IV Interior Features
1. Arches
b. Tower/Transept arches
(i) Tower arch
The tower is enclosed by the 19thc. church (III.2.i). The tower arch has been recut all over, but retains an imposing simplicity. Plinths: plain and chamfered. Jambs: plain and square (width of reveal of first order 0.705m). There are has two plain orders to the arch, and plain and chamfered impost.
Dimensions
| h. to springing | 2.8 m |
| w. of opening at ground level | 3.33 m |
| estimated h. of opening | 4.46 m |
| h. of double plinth (ie, to plain reveal) | 1.13 m |
V Furnishings
1. Fonts
(i)
This was found in two pieces in an adjoining orchard in 1899 (Cradock), and is now located in the SE corner of the S aisle. It is entirely ignored by Pevsner. The font is cylindrical on a square base, simple lugs making up the corners. The bottom of the cylinder has two overhanging rows of 'fishscale' pattern, then two rows of half-round moulding. Most of the cylinder is plain, except for tooling. There being no lead hiding the rim, it can be seen to have (truly) circular grooves developed into three slightly rounded moulded rings. The appearance given of a cable moulding in the photograph was not noticable on site. The accuracy of the horizontal circles on the rim contrasts with the profile of the drum, which has vertical sides at the mid point of the slab, but slopes slightly inward above the lugs on the corners. Inside, an approximately flat-bottomed bowl with a central hole of irregular form. See Comments.
Dimensions
| overall h. | 0.475 m |
| internal diam. | 0.535 m |
| external diam. | 0.7 m |
| side of base | 0.7 m |
| d. | 0.3m |
2. Tombs/Graveslabs
(i) Coffin slab or grave marker
Located in the SE corner of the S aisle. Slightly coped. It would be small for a coffin, possibly for a child would have been commemorated in those days or in this place. The pattern seems to have been cut without the aid of an overall grid of guidelines having been drawn (compare a pattern on a tympanum at Condicote, Gloucs). The pattern was developed piecemeal, perhaps by someone who had made individual voussoirs with a saltire pattern (compare Beeston). Diagonal tooling is visible on the three unbroken sides. See Comments.
Dimensions
| l. | 0.693 m |
| head end | 0.325 m |
| foot end (broken here) | 0.26 m |
| thick. approx. | 0.16 m |
4. Other
(i) Stoups
There are two water-stoups located in the SE corner of the S aisle, which may be Romanesque or reworked. One is square in section with slightly chamfered angles. The other stoup has been cut out with lugs at top and bottom on the angles.
Dimensions
| w. | 0.32 m |
| h. | 0.37 m |
| w. | 0.38 m |
| h. | 0.355 m |
VII History
There is a nice Anglo-Saxon cross-base. Ryder says church completely rebuilt 1863-70 except for the W tower. Nothing much known of the intervening church or history.
VIII Comments/Opinions
Font: This font closely resembles that at Kirkby Malham (30 miles NW).

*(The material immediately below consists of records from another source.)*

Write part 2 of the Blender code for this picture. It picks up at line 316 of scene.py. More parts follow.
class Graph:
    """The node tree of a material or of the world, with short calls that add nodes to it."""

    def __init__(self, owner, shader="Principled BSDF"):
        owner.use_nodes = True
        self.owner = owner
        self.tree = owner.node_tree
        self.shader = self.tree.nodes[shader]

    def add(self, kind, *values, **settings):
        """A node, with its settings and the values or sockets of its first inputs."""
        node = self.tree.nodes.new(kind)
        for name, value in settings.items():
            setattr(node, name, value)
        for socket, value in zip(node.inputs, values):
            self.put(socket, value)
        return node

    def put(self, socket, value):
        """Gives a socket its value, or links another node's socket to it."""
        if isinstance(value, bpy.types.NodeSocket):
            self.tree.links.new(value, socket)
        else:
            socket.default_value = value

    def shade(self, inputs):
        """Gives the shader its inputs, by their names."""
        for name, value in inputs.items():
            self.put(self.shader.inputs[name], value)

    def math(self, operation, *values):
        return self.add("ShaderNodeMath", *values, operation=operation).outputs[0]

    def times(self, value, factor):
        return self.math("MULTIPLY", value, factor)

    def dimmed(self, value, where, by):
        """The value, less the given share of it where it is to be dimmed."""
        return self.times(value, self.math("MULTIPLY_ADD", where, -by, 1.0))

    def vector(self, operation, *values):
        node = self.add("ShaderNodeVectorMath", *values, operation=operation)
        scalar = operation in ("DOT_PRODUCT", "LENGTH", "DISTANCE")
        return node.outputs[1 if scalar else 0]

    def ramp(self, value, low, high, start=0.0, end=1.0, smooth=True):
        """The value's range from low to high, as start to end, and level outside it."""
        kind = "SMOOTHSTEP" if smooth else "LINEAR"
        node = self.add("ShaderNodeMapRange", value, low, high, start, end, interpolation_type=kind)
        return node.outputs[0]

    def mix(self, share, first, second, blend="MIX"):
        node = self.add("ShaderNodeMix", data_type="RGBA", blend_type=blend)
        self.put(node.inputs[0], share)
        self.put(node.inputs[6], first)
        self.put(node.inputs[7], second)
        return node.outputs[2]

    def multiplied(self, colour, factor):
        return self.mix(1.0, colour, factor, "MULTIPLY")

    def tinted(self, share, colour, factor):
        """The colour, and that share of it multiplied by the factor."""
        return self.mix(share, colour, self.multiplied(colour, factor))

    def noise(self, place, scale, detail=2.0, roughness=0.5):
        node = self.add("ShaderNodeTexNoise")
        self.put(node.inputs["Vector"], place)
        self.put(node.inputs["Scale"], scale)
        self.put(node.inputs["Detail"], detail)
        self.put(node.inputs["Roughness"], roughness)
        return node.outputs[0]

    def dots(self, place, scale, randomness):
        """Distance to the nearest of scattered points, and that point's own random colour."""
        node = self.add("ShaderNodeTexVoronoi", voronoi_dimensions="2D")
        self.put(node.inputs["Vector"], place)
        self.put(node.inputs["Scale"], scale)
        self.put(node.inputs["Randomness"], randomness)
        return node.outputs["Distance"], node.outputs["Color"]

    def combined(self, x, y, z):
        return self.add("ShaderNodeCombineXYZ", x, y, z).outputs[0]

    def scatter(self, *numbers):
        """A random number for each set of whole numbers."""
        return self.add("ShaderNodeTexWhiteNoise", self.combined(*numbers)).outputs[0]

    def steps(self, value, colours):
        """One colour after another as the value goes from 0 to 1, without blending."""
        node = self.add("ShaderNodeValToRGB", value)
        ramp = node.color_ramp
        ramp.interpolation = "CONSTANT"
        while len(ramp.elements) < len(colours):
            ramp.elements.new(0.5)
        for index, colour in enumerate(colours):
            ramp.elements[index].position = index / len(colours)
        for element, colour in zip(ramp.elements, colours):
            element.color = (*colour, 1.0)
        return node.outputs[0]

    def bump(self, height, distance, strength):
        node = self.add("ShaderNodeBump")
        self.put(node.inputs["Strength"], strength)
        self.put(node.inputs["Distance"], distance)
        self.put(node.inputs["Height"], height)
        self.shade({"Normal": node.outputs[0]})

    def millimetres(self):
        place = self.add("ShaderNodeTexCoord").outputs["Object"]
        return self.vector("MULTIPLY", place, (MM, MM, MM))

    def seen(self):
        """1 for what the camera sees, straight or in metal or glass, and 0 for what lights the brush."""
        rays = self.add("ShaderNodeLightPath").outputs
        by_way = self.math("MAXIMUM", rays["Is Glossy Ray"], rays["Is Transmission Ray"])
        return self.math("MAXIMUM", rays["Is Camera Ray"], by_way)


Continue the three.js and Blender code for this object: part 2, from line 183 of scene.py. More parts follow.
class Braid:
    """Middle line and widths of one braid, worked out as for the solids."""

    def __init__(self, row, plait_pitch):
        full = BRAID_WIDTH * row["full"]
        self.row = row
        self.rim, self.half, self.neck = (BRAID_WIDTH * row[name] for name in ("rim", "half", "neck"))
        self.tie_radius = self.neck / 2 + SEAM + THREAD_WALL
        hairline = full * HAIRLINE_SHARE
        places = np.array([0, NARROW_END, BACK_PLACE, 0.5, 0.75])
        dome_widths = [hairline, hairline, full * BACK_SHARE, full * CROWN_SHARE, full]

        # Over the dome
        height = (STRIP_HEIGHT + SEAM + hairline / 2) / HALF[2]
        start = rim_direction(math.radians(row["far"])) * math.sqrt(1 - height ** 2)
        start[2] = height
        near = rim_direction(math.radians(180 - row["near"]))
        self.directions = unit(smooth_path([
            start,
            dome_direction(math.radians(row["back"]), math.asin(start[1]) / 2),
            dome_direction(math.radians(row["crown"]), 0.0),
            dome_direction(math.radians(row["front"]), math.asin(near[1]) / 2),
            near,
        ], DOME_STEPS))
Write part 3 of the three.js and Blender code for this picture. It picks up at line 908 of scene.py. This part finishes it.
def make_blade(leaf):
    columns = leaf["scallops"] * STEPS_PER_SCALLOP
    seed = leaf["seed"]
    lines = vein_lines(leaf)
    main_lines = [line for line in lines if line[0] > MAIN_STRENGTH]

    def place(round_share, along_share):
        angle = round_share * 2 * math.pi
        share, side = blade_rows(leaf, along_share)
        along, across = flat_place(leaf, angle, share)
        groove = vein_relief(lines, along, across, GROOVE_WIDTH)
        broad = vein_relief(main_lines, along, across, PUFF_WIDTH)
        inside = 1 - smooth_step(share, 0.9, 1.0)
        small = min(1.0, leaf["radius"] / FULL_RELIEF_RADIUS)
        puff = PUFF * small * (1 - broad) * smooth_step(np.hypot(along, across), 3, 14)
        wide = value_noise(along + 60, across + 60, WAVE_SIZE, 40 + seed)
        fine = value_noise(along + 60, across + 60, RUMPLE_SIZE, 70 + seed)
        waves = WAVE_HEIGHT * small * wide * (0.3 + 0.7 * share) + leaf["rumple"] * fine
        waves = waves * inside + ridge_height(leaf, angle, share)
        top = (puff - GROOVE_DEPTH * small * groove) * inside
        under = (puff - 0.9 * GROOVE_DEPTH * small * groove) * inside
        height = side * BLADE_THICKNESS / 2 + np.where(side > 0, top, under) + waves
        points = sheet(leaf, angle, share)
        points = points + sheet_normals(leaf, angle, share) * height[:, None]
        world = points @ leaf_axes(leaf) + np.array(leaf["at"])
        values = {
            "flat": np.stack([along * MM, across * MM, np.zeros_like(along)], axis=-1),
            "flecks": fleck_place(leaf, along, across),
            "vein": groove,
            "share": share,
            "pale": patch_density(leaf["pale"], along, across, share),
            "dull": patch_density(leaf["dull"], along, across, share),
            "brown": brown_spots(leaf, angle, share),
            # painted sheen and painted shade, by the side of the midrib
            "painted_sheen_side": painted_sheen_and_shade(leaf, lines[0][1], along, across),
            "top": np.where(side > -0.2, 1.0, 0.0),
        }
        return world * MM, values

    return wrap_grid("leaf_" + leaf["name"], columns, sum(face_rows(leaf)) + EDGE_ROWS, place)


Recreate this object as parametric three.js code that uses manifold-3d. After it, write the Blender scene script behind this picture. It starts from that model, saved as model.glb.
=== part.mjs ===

Slab: Collingwood illustrates the slab, saying 'the work can hardly be pre-Conquest, though [it] shows the survival of one form of earlier art; at any rate, this cutting seems to indicate the transition from Anglo-Saxon work to Norman.' It dates late 12thc. according to Pevsner, but this is unlikely - the pattern and the workmanship are more likely to belong to the early part of the century.
IX Bibliography
- W. G. Collingwood, 'Anglian and Anglo-Danish Sculpture in the West Riding', Yorkshire Archaeological Journal, 23 (1915), 129-299, 144f.
- H. C. Cradock, A History of the Ancient Parish of Birstall, Yorkshire, London, 1933.
- N. Pevsner and E. Radcliffe, The Buildings of England. Yorkshire: West Riding, Harmondsworth, 1967, 105.
- P. Ryder, Medieval Churches of West Yorkshire, Wakefield, 1993, 30, 142f.